# Requirements
Using the records that appear below, write out exactly the lines from the one with "Turn this picture" through the one with "leans towards -X.", keeping both end lines.

--- START Extracted data ---

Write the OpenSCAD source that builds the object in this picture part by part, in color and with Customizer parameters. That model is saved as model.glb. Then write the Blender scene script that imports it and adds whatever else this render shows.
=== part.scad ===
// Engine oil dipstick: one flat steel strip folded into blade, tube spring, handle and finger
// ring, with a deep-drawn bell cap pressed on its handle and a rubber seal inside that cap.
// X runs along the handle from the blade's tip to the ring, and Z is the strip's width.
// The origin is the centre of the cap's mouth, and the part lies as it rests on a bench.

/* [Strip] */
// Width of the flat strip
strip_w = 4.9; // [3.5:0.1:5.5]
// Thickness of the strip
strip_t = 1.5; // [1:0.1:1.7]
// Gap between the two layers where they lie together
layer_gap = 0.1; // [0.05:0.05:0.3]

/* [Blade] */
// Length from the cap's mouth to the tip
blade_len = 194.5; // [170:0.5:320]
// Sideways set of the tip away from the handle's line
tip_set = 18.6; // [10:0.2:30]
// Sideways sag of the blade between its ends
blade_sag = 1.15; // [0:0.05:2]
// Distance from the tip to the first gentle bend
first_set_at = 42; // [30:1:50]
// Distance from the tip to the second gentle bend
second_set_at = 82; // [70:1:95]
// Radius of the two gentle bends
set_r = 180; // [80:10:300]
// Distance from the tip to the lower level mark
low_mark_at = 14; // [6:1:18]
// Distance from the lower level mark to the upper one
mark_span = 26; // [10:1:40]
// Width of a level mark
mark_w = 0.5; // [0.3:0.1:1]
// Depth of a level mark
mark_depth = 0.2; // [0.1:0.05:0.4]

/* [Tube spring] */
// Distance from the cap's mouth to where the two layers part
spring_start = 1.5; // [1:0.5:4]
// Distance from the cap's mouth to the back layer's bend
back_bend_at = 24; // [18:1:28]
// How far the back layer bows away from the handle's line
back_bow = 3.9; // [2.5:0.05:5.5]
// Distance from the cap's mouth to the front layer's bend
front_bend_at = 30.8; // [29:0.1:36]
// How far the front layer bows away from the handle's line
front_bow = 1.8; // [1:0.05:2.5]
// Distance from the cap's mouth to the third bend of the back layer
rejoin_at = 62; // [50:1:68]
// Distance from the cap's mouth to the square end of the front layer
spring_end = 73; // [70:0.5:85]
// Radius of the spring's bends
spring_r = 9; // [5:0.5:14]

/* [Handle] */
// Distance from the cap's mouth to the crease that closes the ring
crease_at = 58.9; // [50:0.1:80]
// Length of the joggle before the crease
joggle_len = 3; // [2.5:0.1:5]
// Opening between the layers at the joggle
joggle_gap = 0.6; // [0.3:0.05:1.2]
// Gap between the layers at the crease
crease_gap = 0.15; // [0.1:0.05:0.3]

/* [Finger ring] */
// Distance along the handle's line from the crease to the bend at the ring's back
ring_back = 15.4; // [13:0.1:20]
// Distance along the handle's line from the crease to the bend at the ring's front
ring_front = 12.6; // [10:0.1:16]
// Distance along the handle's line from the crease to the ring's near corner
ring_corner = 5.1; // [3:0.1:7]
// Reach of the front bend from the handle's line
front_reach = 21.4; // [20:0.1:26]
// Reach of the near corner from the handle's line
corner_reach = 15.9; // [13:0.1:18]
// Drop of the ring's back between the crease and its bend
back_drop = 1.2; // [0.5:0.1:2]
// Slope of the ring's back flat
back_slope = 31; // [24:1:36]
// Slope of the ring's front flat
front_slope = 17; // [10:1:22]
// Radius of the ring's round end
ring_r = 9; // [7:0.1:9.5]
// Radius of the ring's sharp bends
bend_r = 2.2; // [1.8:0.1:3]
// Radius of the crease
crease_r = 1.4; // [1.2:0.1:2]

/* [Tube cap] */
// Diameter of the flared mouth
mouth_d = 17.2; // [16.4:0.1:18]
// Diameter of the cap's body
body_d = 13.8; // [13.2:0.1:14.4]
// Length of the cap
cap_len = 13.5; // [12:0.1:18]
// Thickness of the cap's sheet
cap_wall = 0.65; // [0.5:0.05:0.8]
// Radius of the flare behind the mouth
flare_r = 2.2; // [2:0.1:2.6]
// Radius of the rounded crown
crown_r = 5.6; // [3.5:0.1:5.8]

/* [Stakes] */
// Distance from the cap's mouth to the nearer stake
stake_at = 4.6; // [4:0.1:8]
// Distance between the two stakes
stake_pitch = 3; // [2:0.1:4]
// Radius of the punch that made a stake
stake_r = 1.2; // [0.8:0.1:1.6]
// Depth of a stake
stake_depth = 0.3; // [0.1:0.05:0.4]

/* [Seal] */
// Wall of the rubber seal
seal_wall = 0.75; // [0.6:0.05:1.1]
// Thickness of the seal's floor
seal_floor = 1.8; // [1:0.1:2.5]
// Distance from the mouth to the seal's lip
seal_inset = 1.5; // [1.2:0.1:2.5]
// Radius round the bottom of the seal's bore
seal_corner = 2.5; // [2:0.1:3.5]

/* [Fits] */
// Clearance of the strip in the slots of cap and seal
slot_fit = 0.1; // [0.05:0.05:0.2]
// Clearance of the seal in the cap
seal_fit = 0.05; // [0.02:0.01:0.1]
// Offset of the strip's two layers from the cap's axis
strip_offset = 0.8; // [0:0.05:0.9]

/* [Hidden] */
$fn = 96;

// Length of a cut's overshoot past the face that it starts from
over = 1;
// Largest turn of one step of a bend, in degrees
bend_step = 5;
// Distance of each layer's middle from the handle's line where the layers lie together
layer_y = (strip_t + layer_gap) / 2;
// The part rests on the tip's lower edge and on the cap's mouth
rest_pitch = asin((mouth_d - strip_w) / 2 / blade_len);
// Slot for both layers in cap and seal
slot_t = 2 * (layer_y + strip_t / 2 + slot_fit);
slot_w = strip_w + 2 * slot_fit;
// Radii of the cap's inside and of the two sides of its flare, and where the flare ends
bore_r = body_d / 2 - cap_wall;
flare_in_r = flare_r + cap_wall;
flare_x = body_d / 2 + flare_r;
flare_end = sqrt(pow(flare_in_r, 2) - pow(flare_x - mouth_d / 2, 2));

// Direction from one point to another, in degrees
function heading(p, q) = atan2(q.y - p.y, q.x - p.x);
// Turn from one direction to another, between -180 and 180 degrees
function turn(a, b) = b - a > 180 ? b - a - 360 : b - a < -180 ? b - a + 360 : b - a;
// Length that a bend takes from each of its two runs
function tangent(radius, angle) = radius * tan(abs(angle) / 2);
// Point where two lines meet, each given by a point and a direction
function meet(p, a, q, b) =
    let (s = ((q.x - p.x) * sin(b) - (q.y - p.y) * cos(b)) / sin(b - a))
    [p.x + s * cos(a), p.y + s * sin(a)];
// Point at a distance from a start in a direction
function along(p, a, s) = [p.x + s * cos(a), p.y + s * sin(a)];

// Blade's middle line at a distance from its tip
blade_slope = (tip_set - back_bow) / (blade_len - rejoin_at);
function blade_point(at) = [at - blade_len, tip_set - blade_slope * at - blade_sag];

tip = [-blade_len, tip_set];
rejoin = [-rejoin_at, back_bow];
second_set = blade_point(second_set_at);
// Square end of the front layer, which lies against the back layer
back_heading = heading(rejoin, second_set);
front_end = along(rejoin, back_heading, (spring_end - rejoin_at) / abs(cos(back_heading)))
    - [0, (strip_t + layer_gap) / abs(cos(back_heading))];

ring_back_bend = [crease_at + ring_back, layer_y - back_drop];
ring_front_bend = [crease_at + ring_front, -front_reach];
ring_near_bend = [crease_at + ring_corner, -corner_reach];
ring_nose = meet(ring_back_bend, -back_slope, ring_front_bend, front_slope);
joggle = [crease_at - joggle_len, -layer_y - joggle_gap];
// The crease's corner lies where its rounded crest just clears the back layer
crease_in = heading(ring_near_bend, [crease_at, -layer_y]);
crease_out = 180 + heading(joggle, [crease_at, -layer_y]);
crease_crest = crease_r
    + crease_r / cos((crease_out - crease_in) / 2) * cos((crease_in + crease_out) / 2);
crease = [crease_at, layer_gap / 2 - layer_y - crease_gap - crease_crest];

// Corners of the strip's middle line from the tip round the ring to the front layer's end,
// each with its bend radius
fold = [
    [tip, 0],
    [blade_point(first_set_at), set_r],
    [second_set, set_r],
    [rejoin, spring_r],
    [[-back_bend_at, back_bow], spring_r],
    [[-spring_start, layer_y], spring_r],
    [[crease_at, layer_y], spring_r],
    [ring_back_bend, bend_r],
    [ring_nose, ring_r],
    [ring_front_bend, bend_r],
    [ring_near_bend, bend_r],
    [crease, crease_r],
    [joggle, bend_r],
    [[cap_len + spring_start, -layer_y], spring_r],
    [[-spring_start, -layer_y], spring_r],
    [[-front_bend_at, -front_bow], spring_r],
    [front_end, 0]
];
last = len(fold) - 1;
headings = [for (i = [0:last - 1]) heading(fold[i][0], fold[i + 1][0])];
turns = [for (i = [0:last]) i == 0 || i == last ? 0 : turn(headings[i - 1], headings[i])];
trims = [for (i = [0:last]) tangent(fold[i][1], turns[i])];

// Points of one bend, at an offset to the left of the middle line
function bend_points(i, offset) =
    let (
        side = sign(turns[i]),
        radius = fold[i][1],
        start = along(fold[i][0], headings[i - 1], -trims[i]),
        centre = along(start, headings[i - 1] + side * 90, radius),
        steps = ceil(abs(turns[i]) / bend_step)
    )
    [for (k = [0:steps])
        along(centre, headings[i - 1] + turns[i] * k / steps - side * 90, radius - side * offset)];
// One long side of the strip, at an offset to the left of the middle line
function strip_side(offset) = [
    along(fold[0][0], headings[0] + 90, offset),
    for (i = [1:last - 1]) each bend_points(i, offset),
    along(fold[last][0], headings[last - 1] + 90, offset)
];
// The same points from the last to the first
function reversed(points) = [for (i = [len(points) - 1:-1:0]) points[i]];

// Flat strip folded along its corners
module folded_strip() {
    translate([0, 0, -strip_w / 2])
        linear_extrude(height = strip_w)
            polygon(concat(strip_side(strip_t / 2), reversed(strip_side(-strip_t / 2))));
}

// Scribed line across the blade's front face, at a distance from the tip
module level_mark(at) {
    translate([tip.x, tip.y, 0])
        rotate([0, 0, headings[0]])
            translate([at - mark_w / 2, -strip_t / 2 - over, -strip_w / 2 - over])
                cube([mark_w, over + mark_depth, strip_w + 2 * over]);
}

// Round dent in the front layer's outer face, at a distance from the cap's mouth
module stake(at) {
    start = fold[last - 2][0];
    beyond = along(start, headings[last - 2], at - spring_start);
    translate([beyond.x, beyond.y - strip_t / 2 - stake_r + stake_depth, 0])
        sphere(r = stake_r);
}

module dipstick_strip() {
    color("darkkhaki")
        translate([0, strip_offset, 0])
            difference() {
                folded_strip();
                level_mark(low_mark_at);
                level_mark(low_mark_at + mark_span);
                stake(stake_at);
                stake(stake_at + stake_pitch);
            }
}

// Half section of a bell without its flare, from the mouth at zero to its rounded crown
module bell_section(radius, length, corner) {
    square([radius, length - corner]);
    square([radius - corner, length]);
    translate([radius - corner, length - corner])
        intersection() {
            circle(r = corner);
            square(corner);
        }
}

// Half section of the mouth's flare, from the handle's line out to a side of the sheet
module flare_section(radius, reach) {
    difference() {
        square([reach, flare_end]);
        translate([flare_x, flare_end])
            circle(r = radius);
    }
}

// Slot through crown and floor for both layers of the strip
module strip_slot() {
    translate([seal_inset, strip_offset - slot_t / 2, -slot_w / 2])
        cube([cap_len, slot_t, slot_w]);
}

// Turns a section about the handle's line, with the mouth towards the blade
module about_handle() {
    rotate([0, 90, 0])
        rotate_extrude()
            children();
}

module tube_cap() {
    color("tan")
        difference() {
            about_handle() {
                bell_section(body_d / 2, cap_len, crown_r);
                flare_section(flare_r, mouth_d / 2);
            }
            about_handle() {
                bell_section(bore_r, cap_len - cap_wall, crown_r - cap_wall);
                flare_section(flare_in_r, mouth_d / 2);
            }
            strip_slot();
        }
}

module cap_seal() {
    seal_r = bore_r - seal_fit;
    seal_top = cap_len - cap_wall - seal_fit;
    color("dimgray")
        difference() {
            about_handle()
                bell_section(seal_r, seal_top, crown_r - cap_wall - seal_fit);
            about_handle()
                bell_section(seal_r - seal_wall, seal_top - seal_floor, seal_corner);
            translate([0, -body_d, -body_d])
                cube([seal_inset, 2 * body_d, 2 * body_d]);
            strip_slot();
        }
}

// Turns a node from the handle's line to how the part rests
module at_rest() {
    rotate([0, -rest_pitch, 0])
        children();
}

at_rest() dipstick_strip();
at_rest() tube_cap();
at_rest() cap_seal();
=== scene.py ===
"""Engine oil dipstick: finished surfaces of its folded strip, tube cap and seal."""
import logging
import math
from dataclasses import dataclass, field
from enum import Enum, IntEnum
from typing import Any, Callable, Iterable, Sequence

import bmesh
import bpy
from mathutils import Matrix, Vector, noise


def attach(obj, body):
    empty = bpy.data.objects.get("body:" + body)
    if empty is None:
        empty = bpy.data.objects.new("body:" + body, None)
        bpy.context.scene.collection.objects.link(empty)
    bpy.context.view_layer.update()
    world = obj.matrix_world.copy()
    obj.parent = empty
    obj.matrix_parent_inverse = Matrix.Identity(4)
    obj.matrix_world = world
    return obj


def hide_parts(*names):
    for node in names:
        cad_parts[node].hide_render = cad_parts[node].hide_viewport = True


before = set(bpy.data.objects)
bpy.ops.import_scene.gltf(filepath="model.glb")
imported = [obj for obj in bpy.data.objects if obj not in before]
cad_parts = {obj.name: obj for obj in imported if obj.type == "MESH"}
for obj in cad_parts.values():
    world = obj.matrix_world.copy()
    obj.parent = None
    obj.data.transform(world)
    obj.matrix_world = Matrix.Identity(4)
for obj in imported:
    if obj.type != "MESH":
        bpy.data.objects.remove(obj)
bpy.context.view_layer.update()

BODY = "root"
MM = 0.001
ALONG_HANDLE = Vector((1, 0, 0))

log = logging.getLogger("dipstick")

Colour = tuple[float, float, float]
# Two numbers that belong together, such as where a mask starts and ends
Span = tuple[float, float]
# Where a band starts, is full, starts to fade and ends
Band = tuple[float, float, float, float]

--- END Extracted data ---
--- START Extracted data ---

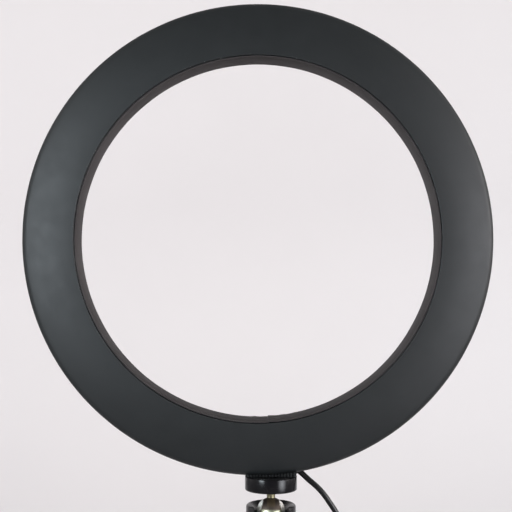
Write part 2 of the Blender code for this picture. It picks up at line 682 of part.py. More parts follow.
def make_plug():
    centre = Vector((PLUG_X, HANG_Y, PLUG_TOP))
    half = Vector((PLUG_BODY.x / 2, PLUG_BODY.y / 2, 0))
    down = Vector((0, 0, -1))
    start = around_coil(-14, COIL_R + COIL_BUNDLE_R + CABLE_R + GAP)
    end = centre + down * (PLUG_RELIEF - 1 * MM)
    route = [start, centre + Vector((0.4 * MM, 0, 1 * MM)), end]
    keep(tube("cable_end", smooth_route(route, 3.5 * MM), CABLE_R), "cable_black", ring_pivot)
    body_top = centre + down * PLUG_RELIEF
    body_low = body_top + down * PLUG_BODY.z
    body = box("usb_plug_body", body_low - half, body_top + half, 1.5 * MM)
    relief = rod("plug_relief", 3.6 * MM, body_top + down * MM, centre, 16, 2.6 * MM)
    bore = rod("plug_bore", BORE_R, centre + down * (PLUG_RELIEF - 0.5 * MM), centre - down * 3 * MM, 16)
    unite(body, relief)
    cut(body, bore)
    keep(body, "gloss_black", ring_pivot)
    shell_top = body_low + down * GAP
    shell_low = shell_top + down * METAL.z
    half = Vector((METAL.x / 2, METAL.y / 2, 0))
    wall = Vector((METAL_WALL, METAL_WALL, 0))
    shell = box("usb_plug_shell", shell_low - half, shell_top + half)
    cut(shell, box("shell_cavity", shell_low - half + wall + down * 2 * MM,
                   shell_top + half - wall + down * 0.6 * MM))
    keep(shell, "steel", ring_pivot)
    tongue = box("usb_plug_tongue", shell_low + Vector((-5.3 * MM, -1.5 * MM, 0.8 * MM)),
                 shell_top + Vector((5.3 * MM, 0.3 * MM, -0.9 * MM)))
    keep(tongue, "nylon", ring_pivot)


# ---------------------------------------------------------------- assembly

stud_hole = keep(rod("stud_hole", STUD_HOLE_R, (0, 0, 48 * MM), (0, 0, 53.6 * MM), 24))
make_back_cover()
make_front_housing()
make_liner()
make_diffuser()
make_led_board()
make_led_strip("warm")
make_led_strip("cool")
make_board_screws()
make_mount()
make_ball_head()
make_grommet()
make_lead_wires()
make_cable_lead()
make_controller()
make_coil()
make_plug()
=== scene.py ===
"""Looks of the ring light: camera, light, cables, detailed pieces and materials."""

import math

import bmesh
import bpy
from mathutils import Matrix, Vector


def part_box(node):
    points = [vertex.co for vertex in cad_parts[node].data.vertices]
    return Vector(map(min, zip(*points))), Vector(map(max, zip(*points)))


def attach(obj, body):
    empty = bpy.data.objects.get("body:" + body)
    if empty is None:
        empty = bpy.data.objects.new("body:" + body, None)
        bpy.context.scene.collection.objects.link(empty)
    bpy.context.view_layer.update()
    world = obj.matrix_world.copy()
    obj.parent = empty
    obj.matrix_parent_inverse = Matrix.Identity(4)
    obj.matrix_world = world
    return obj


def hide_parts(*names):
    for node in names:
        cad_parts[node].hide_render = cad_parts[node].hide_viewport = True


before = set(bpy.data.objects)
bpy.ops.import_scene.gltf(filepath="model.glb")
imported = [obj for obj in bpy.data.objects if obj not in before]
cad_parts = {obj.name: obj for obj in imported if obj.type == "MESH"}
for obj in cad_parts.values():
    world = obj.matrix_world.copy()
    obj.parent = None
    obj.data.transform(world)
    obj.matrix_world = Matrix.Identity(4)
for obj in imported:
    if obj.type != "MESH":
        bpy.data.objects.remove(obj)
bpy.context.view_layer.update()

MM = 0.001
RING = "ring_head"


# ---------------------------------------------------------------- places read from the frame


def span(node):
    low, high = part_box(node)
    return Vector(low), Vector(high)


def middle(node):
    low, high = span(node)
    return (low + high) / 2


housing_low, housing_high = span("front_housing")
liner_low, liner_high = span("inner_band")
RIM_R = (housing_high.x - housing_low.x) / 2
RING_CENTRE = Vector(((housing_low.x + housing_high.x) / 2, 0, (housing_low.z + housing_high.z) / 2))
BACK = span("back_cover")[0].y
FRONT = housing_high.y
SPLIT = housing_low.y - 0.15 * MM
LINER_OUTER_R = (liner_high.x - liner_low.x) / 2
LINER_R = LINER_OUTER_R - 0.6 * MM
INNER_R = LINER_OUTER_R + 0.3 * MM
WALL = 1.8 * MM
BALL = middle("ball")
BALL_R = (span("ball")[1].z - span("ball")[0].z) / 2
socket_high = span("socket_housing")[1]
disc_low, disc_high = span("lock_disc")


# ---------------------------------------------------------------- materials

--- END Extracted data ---
--- START Extracted data ---

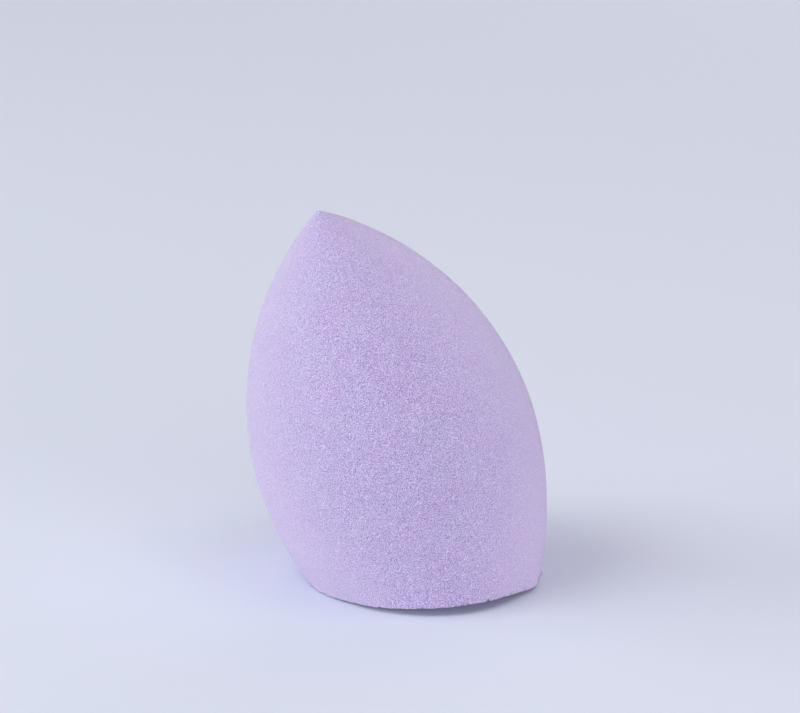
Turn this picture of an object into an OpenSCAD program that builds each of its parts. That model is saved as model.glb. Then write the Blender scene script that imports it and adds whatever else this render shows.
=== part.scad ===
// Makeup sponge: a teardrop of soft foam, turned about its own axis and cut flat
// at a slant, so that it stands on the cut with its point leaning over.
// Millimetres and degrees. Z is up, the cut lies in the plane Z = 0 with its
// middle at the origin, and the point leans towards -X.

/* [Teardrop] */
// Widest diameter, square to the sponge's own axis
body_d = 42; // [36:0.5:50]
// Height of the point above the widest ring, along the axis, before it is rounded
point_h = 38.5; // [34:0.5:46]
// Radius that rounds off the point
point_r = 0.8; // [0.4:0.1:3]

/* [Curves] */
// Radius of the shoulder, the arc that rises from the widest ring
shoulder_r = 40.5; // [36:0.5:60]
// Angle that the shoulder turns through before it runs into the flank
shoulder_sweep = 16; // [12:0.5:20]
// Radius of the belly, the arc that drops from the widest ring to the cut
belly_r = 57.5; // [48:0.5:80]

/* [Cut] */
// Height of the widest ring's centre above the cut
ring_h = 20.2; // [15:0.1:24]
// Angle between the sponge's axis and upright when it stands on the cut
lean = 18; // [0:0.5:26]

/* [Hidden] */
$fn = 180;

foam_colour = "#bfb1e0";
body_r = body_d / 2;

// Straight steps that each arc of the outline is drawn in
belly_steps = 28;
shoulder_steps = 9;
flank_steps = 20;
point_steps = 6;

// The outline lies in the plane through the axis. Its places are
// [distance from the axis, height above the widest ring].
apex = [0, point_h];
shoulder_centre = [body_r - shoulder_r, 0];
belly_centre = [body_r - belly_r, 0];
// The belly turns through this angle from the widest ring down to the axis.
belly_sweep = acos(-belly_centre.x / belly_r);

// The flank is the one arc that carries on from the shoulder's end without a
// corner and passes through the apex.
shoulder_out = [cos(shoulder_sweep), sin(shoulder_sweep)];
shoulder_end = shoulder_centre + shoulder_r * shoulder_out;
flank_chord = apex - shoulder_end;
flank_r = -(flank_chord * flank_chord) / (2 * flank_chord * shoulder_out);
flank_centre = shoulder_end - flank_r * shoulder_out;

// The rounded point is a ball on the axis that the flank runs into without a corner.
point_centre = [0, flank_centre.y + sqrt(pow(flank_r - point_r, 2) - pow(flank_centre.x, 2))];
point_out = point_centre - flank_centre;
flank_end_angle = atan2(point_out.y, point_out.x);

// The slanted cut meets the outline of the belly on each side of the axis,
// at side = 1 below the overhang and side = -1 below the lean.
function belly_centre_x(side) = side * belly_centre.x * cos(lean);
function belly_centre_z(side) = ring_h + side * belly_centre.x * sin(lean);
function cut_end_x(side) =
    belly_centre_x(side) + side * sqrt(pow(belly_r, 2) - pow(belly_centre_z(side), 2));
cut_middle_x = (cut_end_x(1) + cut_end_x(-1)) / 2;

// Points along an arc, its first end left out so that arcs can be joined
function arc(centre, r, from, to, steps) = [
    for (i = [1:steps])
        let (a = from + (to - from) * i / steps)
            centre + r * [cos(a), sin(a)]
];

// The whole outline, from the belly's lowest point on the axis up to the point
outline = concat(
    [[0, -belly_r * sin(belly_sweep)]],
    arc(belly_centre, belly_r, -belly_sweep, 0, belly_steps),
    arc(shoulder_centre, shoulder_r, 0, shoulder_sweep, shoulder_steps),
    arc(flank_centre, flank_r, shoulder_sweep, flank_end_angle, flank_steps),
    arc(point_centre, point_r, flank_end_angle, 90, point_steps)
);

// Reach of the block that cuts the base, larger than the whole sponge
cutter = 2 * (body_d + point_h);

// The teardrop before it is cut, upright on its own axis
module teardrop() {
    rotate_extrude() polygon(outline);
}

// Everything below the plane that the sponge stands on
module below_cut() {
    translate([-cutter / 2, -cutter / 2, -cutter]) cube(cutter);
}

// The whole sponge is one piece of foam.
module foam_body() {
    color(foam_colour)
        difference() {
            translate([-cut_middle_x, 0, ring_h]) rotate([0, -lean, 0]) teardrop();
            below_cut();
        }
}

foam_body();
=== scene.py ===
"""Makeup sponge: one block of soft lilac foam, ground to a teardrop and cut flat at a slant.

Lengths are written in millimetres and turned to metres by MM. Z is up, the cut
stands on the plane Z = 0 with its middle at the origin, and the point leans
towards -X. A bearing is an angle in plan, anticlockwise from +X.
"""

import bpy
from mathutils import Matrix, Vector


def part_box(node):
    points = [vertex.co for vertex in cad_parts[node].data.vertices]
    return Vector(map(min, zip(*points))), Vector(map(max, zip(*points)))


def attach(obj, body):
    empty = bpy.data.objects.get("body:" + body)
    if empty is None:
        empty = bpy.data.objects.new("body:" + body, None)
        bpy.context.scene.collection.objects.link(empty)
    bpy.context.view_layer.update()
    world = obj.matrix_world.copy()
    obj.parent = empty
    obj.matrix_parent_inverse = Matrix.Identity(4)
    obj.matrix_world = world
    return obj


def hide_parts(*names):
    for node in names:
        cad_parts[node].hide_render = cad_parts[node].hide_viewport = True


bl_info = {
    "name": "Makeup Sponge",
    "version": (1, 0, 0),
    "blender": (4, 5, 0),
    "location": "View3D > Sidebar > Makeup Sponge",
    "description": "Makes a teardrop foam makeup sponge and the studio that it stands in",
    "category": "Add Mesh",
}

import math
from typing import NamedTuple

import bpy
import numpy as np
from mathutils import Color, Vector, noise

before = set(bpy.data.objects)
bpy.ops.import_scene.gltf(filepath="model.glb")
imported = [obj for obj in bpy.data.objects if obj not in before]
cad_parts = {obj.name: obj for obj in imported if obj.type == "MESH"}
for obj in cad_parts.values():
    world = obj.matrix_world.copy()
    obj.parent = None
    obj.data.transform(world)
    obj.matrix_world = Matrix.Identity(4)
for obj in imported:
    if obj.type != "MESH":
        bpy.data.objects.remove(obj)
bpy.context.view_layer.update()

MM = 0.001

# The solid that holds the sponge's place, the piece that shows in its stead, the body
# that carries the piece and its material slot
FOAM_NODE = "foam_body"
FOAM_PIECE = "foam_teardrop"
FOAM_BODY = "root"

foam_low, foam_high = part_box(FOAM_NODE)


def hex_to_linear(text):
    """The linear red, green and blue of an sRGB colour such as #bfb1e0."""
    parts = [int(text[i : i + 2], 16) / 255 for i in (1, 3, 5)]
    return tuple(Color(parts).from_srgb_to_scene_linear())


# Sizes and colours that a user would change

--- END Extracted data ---

# Expected answer
Turn this picture of an object into an OpenSCAD program that builds each of its parts. That model is saved as model.glb. Then write the Blender scene script that imports it and adds whatever else this render shows.
=== part.scad ===
// Makeup sponge: a teardrop of soft foam, turned about its own axis and cut flat
// at a slant, so that it stands on the cut with its point leaning over.
// Millimetres and degrees. Z is up, the cut lies in the plane Z = 0 with its
// middle at the origin, and the point leans towards -X.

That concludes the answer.